Starring: Emile
Hirsch, Vince
Vaughn Director: Sean
Penn Rating: R (Restricted)
I remember reading the actual account this film was based
on & I felt sad. From what I read, I assumed that the subject of the news
article had been suffering from some form of mental illness. So I knew the
ending & this movie provided the history.
Sean Penn's film presents us a young man who is not mentally disturbed, but a
person who is clearly "troubled," a person seeking a Self unstiffled
by the realities of modern, materialistic society. This causes him to engage in
very few relationships, and those he does form are on his own terms & with
his right to terminate at any time. This is more than a kid running from a
bickering upper middle class mother & father. I don't know how many other
viewers saw the hero (anti-hero hero really) as much mentally ill as a rebel.
When you do see it that way, you can't help but sympathize with the
parents--and particularly with the sister who seemed very close to him.
In the opening sequence, we see Nemo (I call the main character "Nemo"
because he saw himself as a reality in search of an identity)graduate from
college & offered a place at Harvard. His parents are ectsatic, but he's
not interested.

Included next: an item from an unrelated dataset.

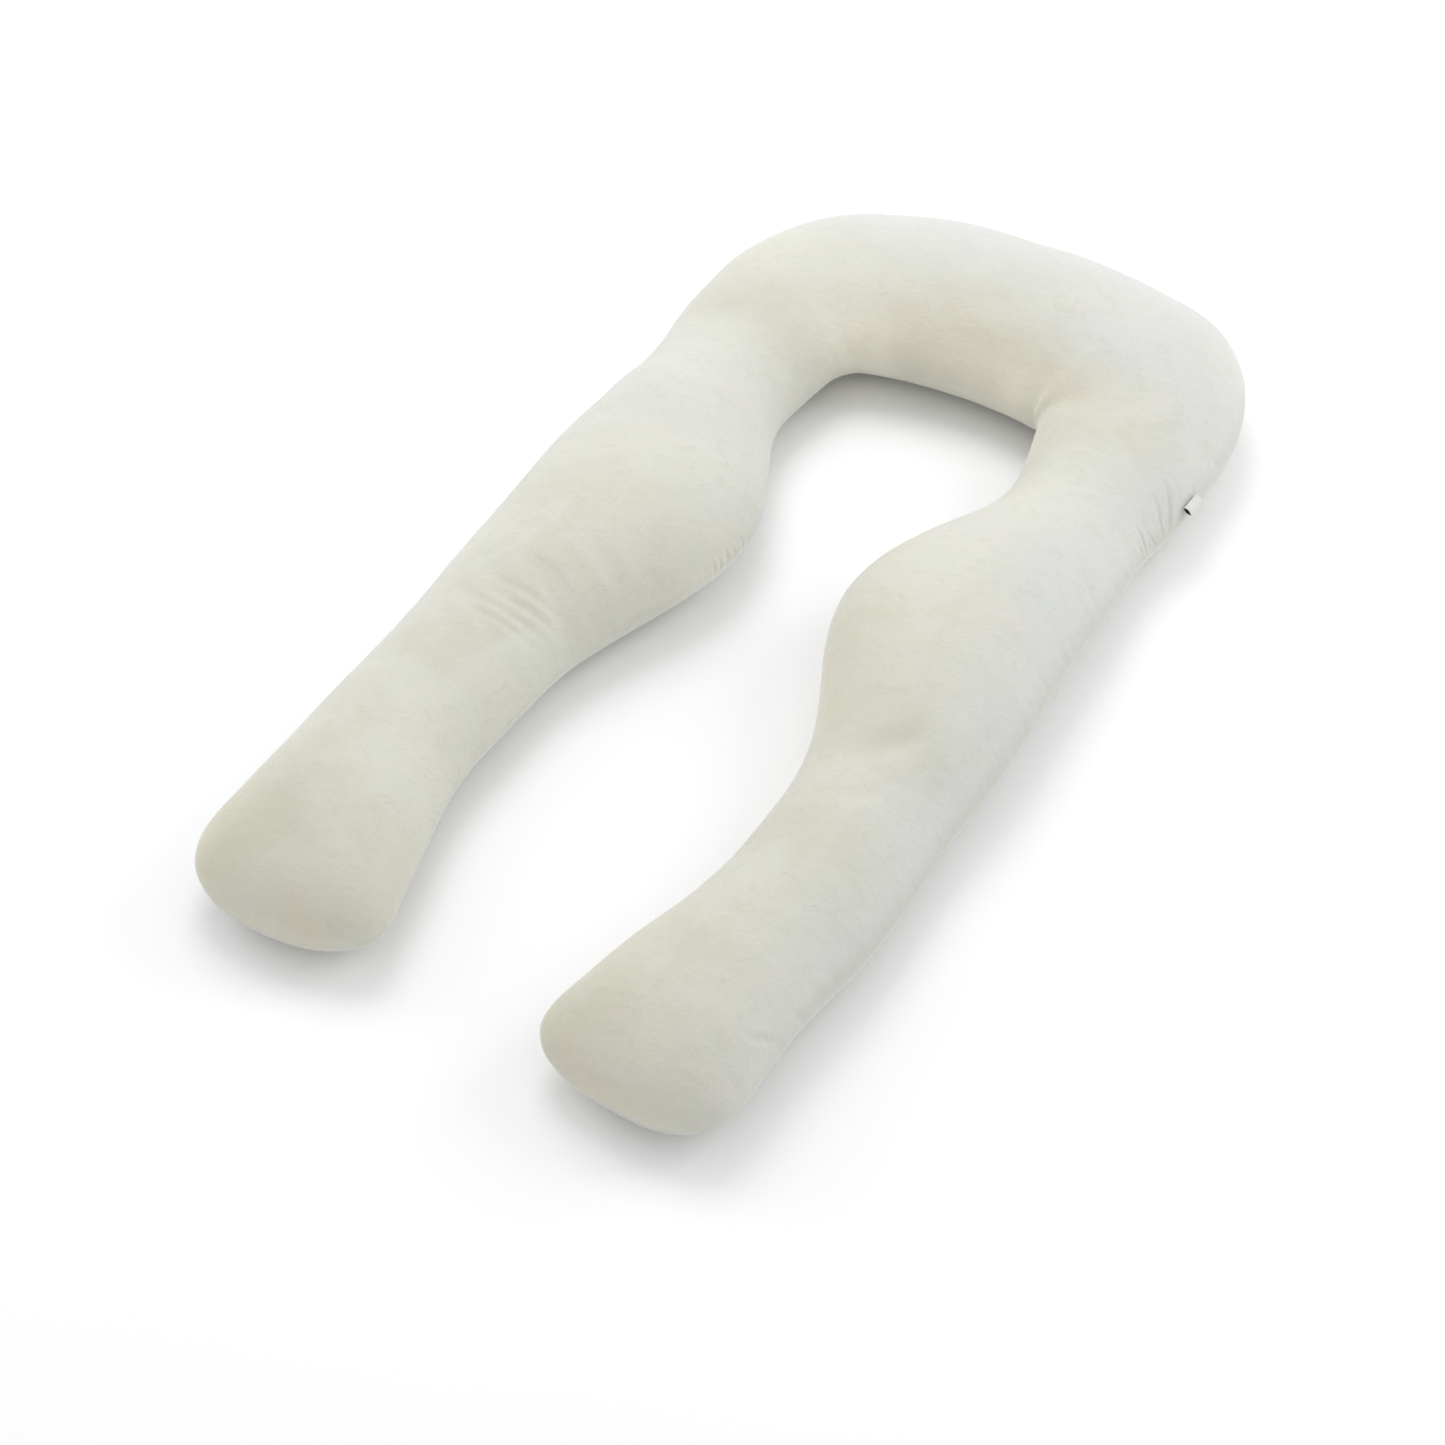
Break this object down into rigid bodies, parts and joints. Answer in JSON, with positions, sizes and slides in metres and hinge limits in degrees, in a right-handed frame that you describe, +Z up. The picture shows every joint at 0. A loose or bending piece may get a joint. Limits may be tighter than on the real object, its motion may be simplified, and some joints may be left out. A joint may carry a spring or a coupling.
{
  "type": "pregnancy pillow",
  "caption": "U-shaped full-body pillow with two waved legs joined by a wide bridge, in a plush cover sewn from two panels.",
  "frame": {"origin": "under the middle of the whole pillow's box, on the surface it lies on", "axes": "+X across the two legs, to the side with the loop label; +Y from the leg ends to the bridge; +Z up"},
  "size_m": [0.7128, 1.3924, 0.1491],
  "materials": {
    "plush_cover": "short brushed plush, ivory",
    "label_tape": "woven satin tape, white"
  },
  "bodies": {
    "root": {"pillow_body": "plush_cover", "loop_label": "label_tape"}
  },
  "joints": []
}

The fact that he graduated with honors does not necessarily
rule out mental illness. Schizophrenia, for example, often doesn't manifest
until young adulthood.
Nemo carries on full conversations with himself, acting out the parental anger
& dysfunction. A major symptom of schizophrenia. He makes up wild names for
himself. Another sign of borderline personality disorder. However, his quest
for perfect freedom in Alaska is on a par with any one who is inspired by a
goal, vision of a painting, etc. Nemo logically plans his quest over an
extended period of time, demonstrating that if he IS mentally ill, at least
he's very high functioning.
I see Nemo's Alaska goal as being a form of "The Great Work" for him.
It's accomplishment will free him from the lower forms of reality & raise
him into unified, perfected/pure consciouness, a transcendental unity with One.
He has overcome his father & mother and in doing so, has become his OWN
father & mother. He states as much in the course of the movie. This is a
metaphor of alchemy & magick ritual--it is also found in the New Testament
teachings of Josahua ben Joseph (Jesus.) Nemo has also cut off the emotional
attachment to his sister, his last long term relationship. He does not have
sex--even when offered by a beautiful girl. Celibacy, another stage of The
Work. He eats strange plants & roots--yep, yet another stage. Finding the
bus in the middle of a gorgeous nowhere was like a gift from a spirit, an
offering literally out of the blue.
When in extremis, he encounters a bear who snifs him, then passes casually on.
A totem image? hallucination? The bus was as much a gift as it was as a warning
he failed to read correctly. His failure to assess the element of water in his
calculations/metaphisical formula was, in the end, tragic. Such is the fate of
many of attempt "The Work" on totally on their own.
It is tragic, not just pathetic as some reviwers claim.
Maybe, unlike most of us who don't take risks for the sake of comfort &
security, Nemo could have found his inner Self, his true Godhood.
Maybe he could have really healed, but didn't.
That's a tragedy for any broken soul.
PS NOTES: Hal Holbrook is excellent as the bitter, sad old man who lost his
family--and he regenerated via his relationship with Nemo. As matter of fact,
the persons he managed to connect with, all benefited from the relationship. There
was a great deal of good in him that went unrealized & unfulfilled
The music in the film is really good & very appropriate to the scene they
illuminate.
At the films' conclusion, a photographic self-portrait of the man seems to
indicate a man more troubled than at peace.